Cemetries and green burial sites - new territory for me because of a recent bereavement. What purpose do permanent memorials serve? I think they are pretty important but can take many different forms and are about the living as much as the dying. There's a peace of mind that comes with knowing that there's somewhere respectful, peaceful and beautiful to sit and remember. There are some lovely places around UK where this is possible - an increasing number of them associated with 'natural death'.

At the end of October I enjoyed a day out at the Resurgence conference in London - 'To be a pilgrim or tourist?' The idea challenges consumerist views of tourism and is about trying to shift the balance more towards appreciating nature and culture. I found Satish Kumar inspiring as were several of the other speakers. Loved Deborah Harrison's poems, the energy and thinking of Peter Owen Jones and thought Ursula King's overview was great.

Right now I'm thinking about the flooding in Brazil, Australia and Sri Lanka. Trying to make sense of what's going on and the continuing commentary - human suffering and resilience, La Nina weather patterns due to ocean cooling, the nature of links with climate change. Heartbreaking to see people in Brazil searching for lost relatives.

Friday 27 August 2010

Two summer trips

This summer I've been lucky enough to go on two trips. The first was to Vienna to the International Farming Systems Association conference. I haven't been to a conference for a while and it was good to get out and meet fellow researchers and to participate in some workshops and a fieldtrip to the Hungarian border, where we saw the grey horned cattle that have lived there forever, now owned by the National Park. We also met and talked there with a couple of farmers - interesting to hear of their experiences. I chose to focus on climate change in the conference through this workshop . There's a copy of my paper posted here. I also attended a lot of the sessions in this workshop.
The second trip was to mid-Wales for a break. Great place to go in August - green, quiet and quite splendidly scenic.

Our new books and courses

Our books for the new Open University Masters Programme: Systems Thinking in Practice are now all available. The books are:
(i) Blackmore, Chris (Ed.). (2010) Social Learning Systems and Communities of Practice. Springer: London.
(ii) Ison, Ray (2010) Systems Practice: How to Act in a Climate-Change World. Springer: London.
(iii) Ramage, Manus and Shipp, Karen (2009) Systems Thinkers. Springer: London.
(iv) Reynolds, Martin and Holwell, Sue Systems Approaches to Managing Change. Springer:London.

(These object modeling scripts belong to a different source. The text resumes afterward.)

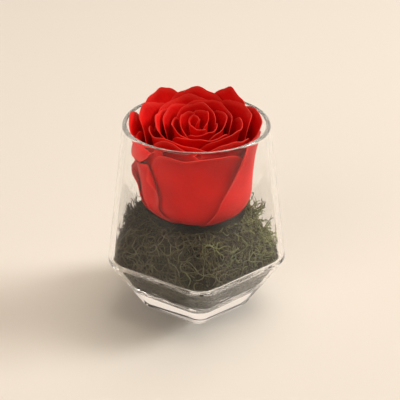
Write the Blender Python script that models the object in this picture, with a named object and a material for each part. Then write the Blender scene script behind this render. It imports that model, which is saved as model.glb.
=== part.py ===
"""Preserved rose head on a bed of curled moss inside a clear five-sided glass vase."""
import math
import random

import bmesh
import bpy
import numpy as np

MM = 0.001

# Vase, millimetres. A level is the distance of the corner circles and their radius.
VASE_HEIGHT = 92.6
RIDGE_HEIGHT = 27.5
BASE_LEVEL = (19.6, 6.0)
RIDGE_LEVEL = (31.5, 11.7)
RIM_RADIUS = 33.2
RIM_WALL = 1.9
INNER_RIDGE_LEVEL = (30.5, 10.0)
INNER_RIDGE_HEIGHT = 28.7
FLOOR_HEIGHT = 9.5
VASE_SIDES = 5
SIDE_TURNS = (0.0, 3.2, 6.4, 9.6, 15.0, 22.0, 29.0, 36.0)

# Bowl of the cavity below the ridge: height, distance of the corner circles and their radius.
BOWL_LEVELS = [(25.2, 28.9, 9.5), (18.0, 25.3, 8.6), (13.4, 23.0, 8.0), (11.3, 21.2, 7.5),
               (10.15, 18.0, 6.9), (9.7, 11.0, 6.0)]

# Moss bed, millimetres.
MOSS_GAP = 0.5
MOSS_SEGMENTS = 30
MOSS_INSET = 1.0
MOSS_STRANDS = 40
STRAND_STEPS = 7
STRAND_RADIUS = 0.8

# Rose head, millimetres.
BLOOM_BASE = 45.8
BLOOM_RADIUS = 24.0
BLOOM_LIMIT = 30.5
CUP_BEND = 18.0
CUP_SQUARE = 2.0 / 2.6
ROOT_RADIUS = 2.5
HEAD_LEAN = 4.2
SPIRAL_PETALS = 16
SPIRAL_START = -27.5
SPIRAL_STEP = 137.5
PETAL_THICKNESS = 0.7
PETAL_COLUMNS = 6
PETAL_ROWS = 6

# Stem stub, millimetres.
STEM_TOP = 45.1
STEM_BOTTOM = 24.0
STEM_RADIUS = 2.4
RECEPTACLE_RADIUS = 4.8


def make_material(name, colour, roughness, metallic=0.0, transmission=0.0):
    material = bpy.data.materials.new(name)
    material.use_nodes = True
    shader = material.node_tree.nodes["Principled BSDF"]
    shader.inputs["Base Color"].default_value = (*colour, 1.0)
    shader.inputs["Roughness"].default_value = roughness
    shader.inputs["Metallic"].default_value = metallic
    shader.inputs["Transmission Weight"].default_value = transmission
    return material


def glass_material():
    return make_material("clear_glass", (0.93, 0.96, 0.95), 0.03, 0.0, 1.0)


def petal_material():
    return make_material("rose_red", (0.55, 0.012, 0.010), 0.55)


def moss_material():
    return make_material("dark_moss", (0.070, 0.080, 0.035), 0.9)


def stem_material():
    return make_material("dry_stem_green", (0.13, 0.17, 0.05), 0.8)


def make_object(name, vertices, faces, material, angle=None):
    mesh = bpy.data.meshes.new(name)
    mesh.from_pydata([tuple(float(c) * MM for c in v) for v in vertices], [], faces)
    mesh.update()
    mesh.materials.append(material)
    obj = bpy.data.objects.new(name, mesh)
    bpy.context.scene.collection.objects.link(obj)
    if angle is not None:
        mesh.shade_smooth()
        mesh.set_sharp_from_angle(angle=math.radians(angle))
    return obj


def keep_main_shell(mesh):
    """Fill closed pockets and drop loose bits: only the largest shell stays."""
    shape = bmesh.new()
    shape.from_mesh(mesh)
    shape.verts.ensure_lookup_table()
    unseen = set(shape.verts)
    shells = []
    while unseen:
        stack = [unseen.pop()]
        shell = list(stack)
        while stack:
            for edge in stack.pop().link_edges:
                for vertex in edge.verts:
                    if vertex in unseen:
                        unseen.discard(vertex)
                        stack.append(vertex)
                        shell.append(vertex)
        shells.append(shell)
    shells.sort(key=len)
    for shell in shells[:-1]:
        bmesh.ops.delete(shape, geom=shell, context="VERTS")
    shape.to_mesh(mesh)
    shape.free()


def fuse(name, core, pieces, angle):
    """Join the pieces and the core in one closed body."""
    group = bpy.data.collections.new(name + "_pieces")
    bpy.context.scene.collection.children.link(group)
    for piece in pieces:
        bpy.context.scene.collection.objects.unlink(piece)
        group.objects.link(piece)
    union = core.modifiers.new("union", "BOOLEAN")
    union.operation = "UNION"
    union.operand_type = "COLLECTION"
    union.collection = group
    union.solver = "MANIFOLD"
    graph = bpy.context.evaluated_depsgraph_get()
    mesh = bpy.data.meshes.new_from_object(core.evaluated_get(graph))
    core.modifiers.clear()
    core.data = mesh
    keep_main_shell(mesh)
    for piece in list(group.objects):
        bpy.data.objects.remove(piece, do_unlink=True)
    bpy.data.collections.remove(group)
    core.name = name
    mesh.shade_smooth()
    mesh.set_sharp_from_angle(angle=math.radians(angle))
    return core


def section_radius(level, angle):
    """Polar radius of a pentagon with round corners, one of them toward -Y."""
    reach, corner = level
    half = math.pi / VASE_SIDES
    turn = (angle + math.pi / 2 + half) % (2 * half) - half
    turn = abs(turn)
    if turn <= math.atan2(corner * math.sin(half), reach + corner * math.cos(half)):
        return reach * math.cos(turn) + math.sqrt(corner ** 2 - (reach * math.sin(turn)) ** 2)
    return (reach * math.cos(half) + corner) / math.cos(half - turn)


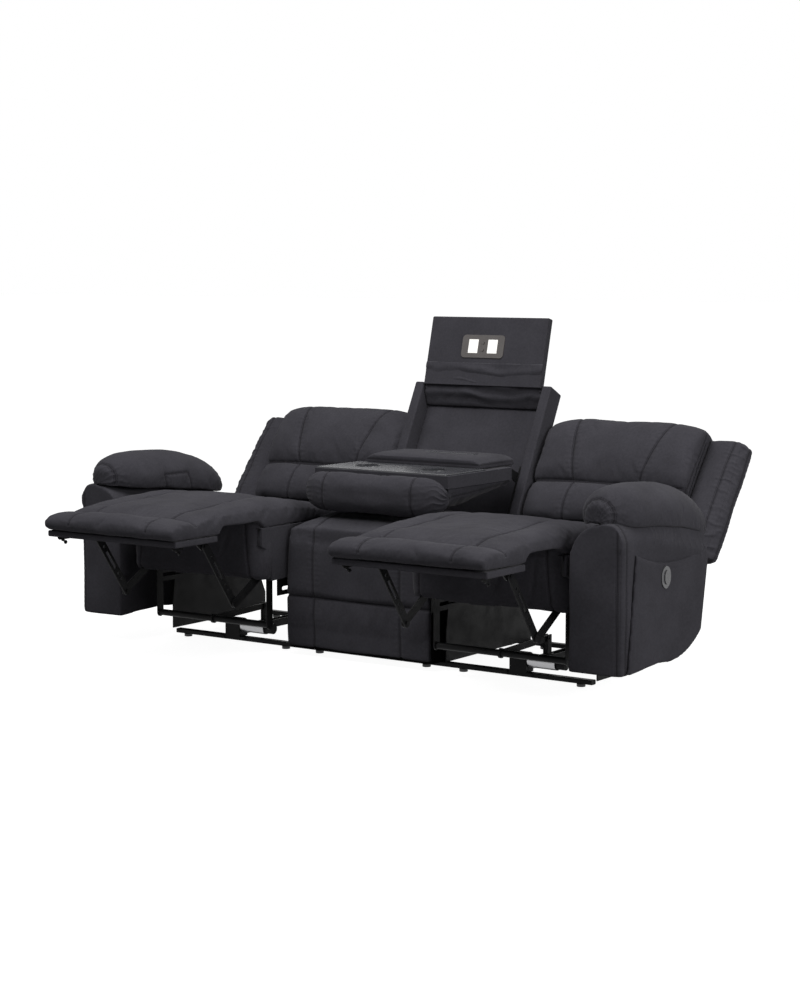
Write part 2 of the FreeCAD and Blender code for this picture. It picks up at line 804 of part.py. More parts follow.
def recline_actuators():
    """Channel, gearbox and motor of each seat, between the front and rear floor rails."""
    solids = []
    half = channel_width / 2
    motor_z = rail_top + gearbox_height / 2 + 6.0
    for middle in (-seat_middle, seat_middle):
        bar = block(middle - half, middle + half, gearbox_depth / 2, channel_rear,
                    channel_bottom, channel_bottom + channel_height)
        inside = half - channel_wall
        groove = block(middle - inside, middle + inside, gearbox_depth / 2 - 1.0, channel_rear + 1.0,
                       channel_bottom + channel_wall, channel_bottom + channel_height + 1.0)
        foot = block(middle - 10.0, middle + 10.0, channel_rear - 6.0, rail_spacing + 8.0, rail_top,
                     channel_bottom)
        solids.append(joined([bar.cut(groove), foot]))
        box = block(middle - gearbox_width / 2, middle + gearbox_width / 2, -gearbox_depth / 2,
                    gearbox_depth / 2, rail_top, rail_top + gearbox_height)
        solids.append(box.makeFillet(10.0, [e for e in box.Edges if e.BoundBox.ZMin > rail_top + 1.0]))
        start = middle + gearbox_width / 2
        body = rod_x(start, start + motor_length, 0.0, motor_z, motor_radius)
        cap = rod_x(start + motor_length, start + motor_length + motor_cap, 0.0, motor_z, motor_radius - 3.0)
        solids += [body, cap]
    return Part.makeCompound(solids)


def carriage():
    """The nut that runs in the channel, with the ears that the push link turns between."""
    half = channel_width / 2 - channel_wall - 0.5
    nut = block(seat_middle - half, seat_middle + half, carriage_start - carriage_length / 2,
                carriage_start + carriage_length / 2, channel_bottom + channel_wall + 0.3,
                channel_bottom + channel_height + carriage_rise)
    low = channel_bottom + channel_height + carriage_rise
    solids = [nut]
    for step in (-1, 1):
        inner = push_link_thickness / 2 + ear_gap
        outer = inner + ear_thickness
        boss = inner - ear_gap + boss_gap
        x0, x1 = sorted((seat_middle + step * inner, seat_middle + step * outer))
        solids.append(block(x0, x1, carriage_start - 12.0, carriage_start + 12.0, low - 1.0,
                            carriage_z + 12.0))
        x0, x1 = sorted((seat_middle + step * boss, seat_middle + step * (outer + 2.0)))
        solids.append(rod_x(x0, x1, carriage_start, carriage_z, carriage_stud))
    return joined(solids)


def push_link():
    z = anchor_z - tube_drop
    half = push_link_thickness / 2
    low = seat_middle - half
    high = seat_middle + half
    body = link(anchor_y, z, carriage_start, carriage_z, push_link_width, low, high)
    body = body.fuse(rod_x(low, high, anchor_y, z, push_link_eye))
    body = body.cut(rod_x(low - 1.0, high + 1.0, anchor_y, z, tube_radius + stud_play))
    hole = rod_x(low - 1.0, high + 1.0, carriage_start, carriage_z, carriage_stud + open_stud_play)
    return body.cut(hole).removeSplitter()


# Middle back

def on_posts(up, back):
    """The (y, z) of a point given along the posts from seat height and behind their front."""
    lean = math.radians(post_lean)
    return (post_y + up * math.sin(lean) + back * math.cos(lean),
            post_z + up * math.cos(lean) - back * math.sin(lean))


def middle_posts():
    rear_foot = on_posts(0.0, post_depth)
    path = [(post_y, post_z), on_posts(post_length, 0.0), on_posts(post_length, post_depth), rear_foot,
            (rear_foot[0], rail_top), (post_y, rail_top)]
    return both_sides(side_plate(path, post_inner, post_outer))


def middle_back_panel():
    path = [on_posts(-120.0, recess_depth), on_posts(post_length, recess_depth),
            on_posts(post_length, post_depth), on_posts(-120.0, post_depth)]
    return side_plate(path, -post_inner, post_inner)


def console_runners():
    """Grooved channels on the posts' inner faces that the console's hinge plates run in."""
    low = -40.0
    high = hinge_up + 40.0
    path = [on_posts(low, 2.0), on_posts(high, 2.0), on_posts(high, 2.0 + runner_width),
            on_posts(low, 2.0 + runner_width)]
    groove_low = 2.0 + (runner_width - runner_groove) / 2
    groove_high = groove_low + runner_groove
    groove = [on_posts(low - 1.0, groove_low), on_posts(high + 1.0, groove_low),
              on_posts(high + 1.0, groove_high), on_posts(low - 1.0, groove_high)]
    body = side_plate(path, post_inner - runner_depth, post_inner)
    return both_sides(body.cut(side_plate(groove, post_inner - runner_depth - 1.0,
                                          post_inner - runner_depth + 3.0)))


def hinge_on_posts():
    lean = math.radians(post_lean)
    dy = hinge_y - post_y
    dz = hinge_z - post_z
    return (dy * math.sin(lean) + dz * math.cos(lean), dy * math.cos(lean) - dz * math.sin(lean))


hinge_up, hinge_back = hinge_on_posts()


def hinge_plates():
    """Plates with a sliding block at the rear and the console's hinge pin at the front."""
    outer = post_inner - hinge_plate_inset
    inner = outer - plate
    block_low = 2.0 + (runner_width - runner_groove) / 2 + guide_play
    block_high = block_low + runner_groove - 2 * guide_play
    path = [on_posts(hinge_up - 14.0, hinge_back), on_posts(hinge_up - 18.0, block_low),
            on_posts(hinge_up - 18.0, block_high), on_posts(hinge_up + 18.0, block_high),
            on_posts(hinge_up + 18.0, block_low), on_posts(hinge_up + 14.0, hinge_back)]
    path.append((on_posts(hinge_up, hinge_back - 14.0), on_posts(hinge_up - 14.0, hinge_back)))
    body = side_plate(path, inner, outer)
    slider = [on_posts(hinge_up - 18.0, block_low), on_posts(hinge_up - 18.0, block_high),
              on_posts(hinge_up + 18.0, block_high), on_posts(hinge_up + 18.0, block_low)]
    body = body.fuse(side_plate(slider, outer, post_inner - runner_depth + 2.6))
    body = body.fuse(rod_x(core_half_width - 14.0, outer, hinge_y, hinge_z, hinge_pin))
    return both_sides(body.removeSplitter())


# Console, drawn folded down

def cup_places():
    return [side * cup_x for side in (-1, 1)]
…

We have now completed the two core courses of our new Masters in Systems Thinking in Practice (STiP) one of which is already being studied by over 90 students. This first core module is " Thinking Strategically: systems tools for managing change" (OU code TU811).
The second core module, "Managing systemic change: inquiry, action, and interaction" (TU812) will be presented for the first time in November 2010.